In  Thee Sombrero, Inc. v. Scottsdale Insurance Company, 28 Cal. App. 5th 729, Thee Sombrero  operated a nightclub on its property under a conditional use permit. Scottsdale's insured, CES, was hired by Thee Sombrero to provide security services. A patron at the nightclub was shot and another patron killed.   Unbeknownst to Thee Sombrero, CES had converted an entrance into a "VIP entrance" to the club which did not have a metal detector and CES admitted that the gun that was the subject of the shootings was brought in through the VIP entrance. As a result of the shootings, Thee Sombrero's conditional use permit was revoked, but renegotiated to allow Thee Sombrero to operate a banquet hall, which produced less income than the nightclub.  


The Scottsdale policy applied to damages because of "property damage", which was defined to include loss of use of tangible property that is not physically injured.
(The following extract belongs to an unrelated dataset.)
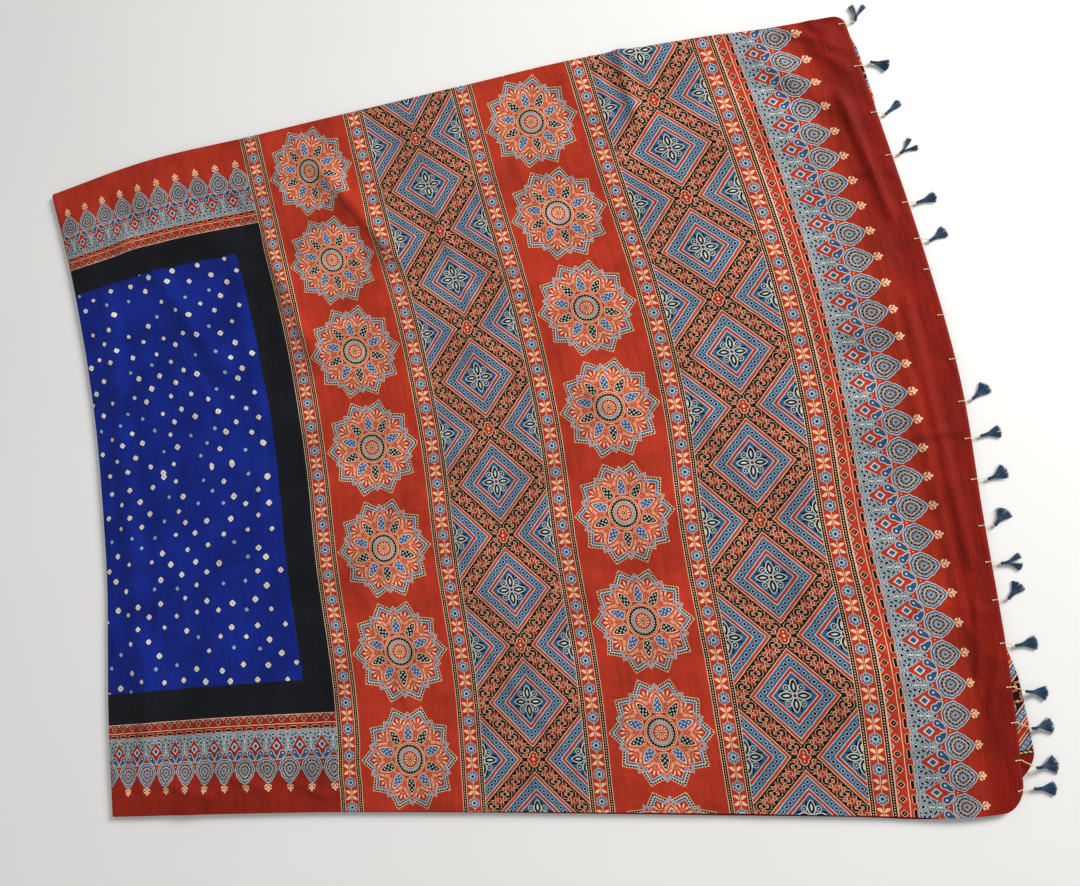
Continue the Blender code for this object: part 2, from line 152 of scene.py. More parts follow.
# The printed zones of the saree, from the end hem to the tied part. The middle is the line
# that a block is set on, and its repeats across the width start at first and go by pitch.
ZONES = table(
    "kind start end middle first pitch",
    ("arch", 0.0000, 0.1749, 0.1749, 0.0164, 0.0382),
    ("eye", 0.1749, 0.2091, 0.1920, 0.0107, 0.0381),
    ("lozenge", 0.2091, 0.3629, 0.2860, 0.1618, 0.1567),
    ("eye", 0.3629, 0.3971, 0.3800, 0.0204, 0.0386),
    ("star", 0.3971, 0.5499, 0.4735, 0.0808, 0.1517),
    ("eye", 0.5499, 0.5841, 0.5670, 0.0008, 0.0387),
    ("lozenge", 0.5841, 0.7349, 0.6595, 0.1456, 0.1599),
    ("eye", 0.7349, 0.7691, 0.7520, 0.0342, 0.0390),
    ("star", 0.7691, 0.9229, 0.8465, 0.0824, 0.1566),
    ("eye", 0.9229, 0.9571, 0.9400, 0.0375, 0.0391),
)
TIED_START = 0.9571
# The arched borders along both selvedges of the tied part: base line and repeats.
UPPER_BASE = 0.150
LOWER_BASE = 0.950
UPPER_ARCH = (0.9740, 0.0367)
LOWER_ARCH = (0.9640, 0.0360)
KINDS = ("arch", "eye", "lozenge", "star", "tied", "inner")
INNER_PRINT = 0.35

# How far the print lies off the even layout: along the length at places, and across it.
PRINT_SHIFT = table(
    "place off", (0.000, 0.0000), (0.070, 0.0045), (0.200, 0.0022), (0.400, 0.0014), (0.950, 0.0003)
)
ACROSS_SHIFT = 0.0035
SHIFT_EDGE = 0.050

# The mesh's steps, the cloth that each fold takes, and the turned hem: how far in each of its
# rows lies and how many of its small drops it is under the cloth's middle.
MESH_STEP = 0.0053
UNDER_STEPS = 46
ENDS_CLOSER = 0.86
BEND_STEPS = 6
BEND_STEP_LONG = 0.001
BEND_LONG = 0.006
HEM_TURN = 0.0075
HEM_FOLD = 0.0004
HEM_ROWS = table("share drop", (1.0, 2.2), (0.5, 2.4), (0.1, 1.9), (0.0, 1.0))
HEM_EDGE_BACK = 0.6

# The baking map: its margin, where the top layer starts, and the lower layers' strips.
BAKE_MARGIN = 0.004
BAKE_TOP = 0.128
STRIP_PITCH = 0.334
STRIP_WIDE = 0.324
STRIP_HIGH = 0.116

# Tassels: place along the end hem, tie length and direction, skirt direction, fan angle and
# height of the head, then how the skirt is parted, its pale threads, its length and its bend.
TASSELS = table(
    "across thread toward skirt fan lift parted pale long bend",
    (0.014, 0.015, 10.0, 69.0, 78.4, 0.0034, 0.45, 5, 0.024, 6.0),
    (0.082, 0.016, 8.0, -30.0, 56.8, 0.0034, 0.00, 0, 0.024, -4.0),
    (0.155, 0.013, -20.0, 29.0, 30.4, 0.0034, 0.00, 3, 0.023, 8.0),
    (0.221, 0.013, 3.0, 25.0, 82.0, 0.0034, 0.50, 0, 0.023, 4.0),
    (0.293, 0.013, -12.0, 6.0, 44.8, 0.0034, 0.00, 0, 0.024, -6.0),
    (0.347, 0.014, -22.0, 20.0, 59.2, 0.0034, 0.10, 0, 0.023, 5.0),
    (0.578, 0.012, 6.0, 28.0, 64.0, 0.0034, 0.00, 0, 0.024, 6.0),
    (0.628, 0.014, 2.0, 3.0, 52.0, 0.0034, 0.15, 1, 0.024, -5.0),
    (0.682, 0.015, -10.0, 8.0, 68.8, 0.0034, 0.00, 0, 0.024, 26.0),
    (0.743, 0.014, -8.0, 42.0, 76.0, 0.0034, 0.00, 0, 0.023, 8.0),
    (0.790, 0.014, -20.0, -4.0, 73.6, 0.0034, 0.35, 0, 0.024, -6.0),
    (0.839, 0.014, -4.0, 38.0, 61.6, 0.0034, 0.00, 1, 0.023, 9.0),
    (0.894, 0.014, -25.0, 0.0, 52.0, 0.0034, 0.00, 0, 0.025, -3.0),
    (0.949, 0.018, -28.0, -16.0, 54.4, 0.0094, 0.00, 2, 0.025, -5.0),
    (0.993, 0.020, -30.0, -4.0, 64.0, 0.0094, 0.10, 2, 0.025, 4.0),
    (1.039, 0.021, -34.0, -2.0, 78.4, 0.0094, 0.00, 4, 0.025, 5.0),
    (1.078, 0.015, -8.0, -8.0, 52.0, 0.0034, 0.00, 0, 0.024, -4.0),
)
KNOTS = (0.392, 0.458, 0.520)

# Tassels: the wound knob, the neck's turns of thread and the skirt's loose threads.
KNOB_RADIUS = 0.0022
KNOB_SHADE = 0.45
WOUND_RIDGE = 0.07
NECK_RADIUS = 0.0017
NECK_TURNS = 5
NECK_TURN_PITCH = 0.00055
NECK_TURN_THICK = 0.00034
STRANDS = 84
STRAND_STEPS = 7
THREAD_RADIUS = 0.00038
ROOT_OUT = 0.0020
SKIRT_PART = 0.88
SKIRT_HIGH = 0.0026
SWING_OFF = 5.0
BEND_OFF = 7.0
PALE_SHADE = 1.6

# Ties: two twisted threads from a stitch inside the hem, with a knot there. Where no tassel
# hangs, two tails leave the knot, each by the reach and drop of its points.
STITCH_INSIDE = 0.008
TIE_RADIUS = 0.00036
TIE_STEPS = 34
TWIST = 0.55
KNOT_STEPS = 12
KNOT_RADIUS = 0.0011
KNOT_HALF_LONG = 0.0012
TAIL_SWINGS = (-34.0, 28.0)
TAIL = ((0.0, 0.0), (0.0022, 0.0004), (0.0042, 0.0012))
SEED = 23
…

In the coverage action, the trial court  court granted summary judgment in favor of Scottsdale, holding that Thee Sombrero suffered only uncovered economic damages, not damage to tangible property. The Court of Appeal unanimously reversed, holding that Thee Sombrero's inability to use its owned property constituted "loss of use of tangible property that is not physically injured" and further held that diminution in value is a measure of covered damages, as opposed to uncovered economic loss.

In reaching its conclusion, the Court  declined to rule on whether 1) the loss of the conditional use permit, in and of itself, constituted a loss of use of tangible property; and  2) whether construction of the VIP entrance amounted to physical damage to tangible property.





















This article is presented for informational purposes only and is not intended to constitute legal advice.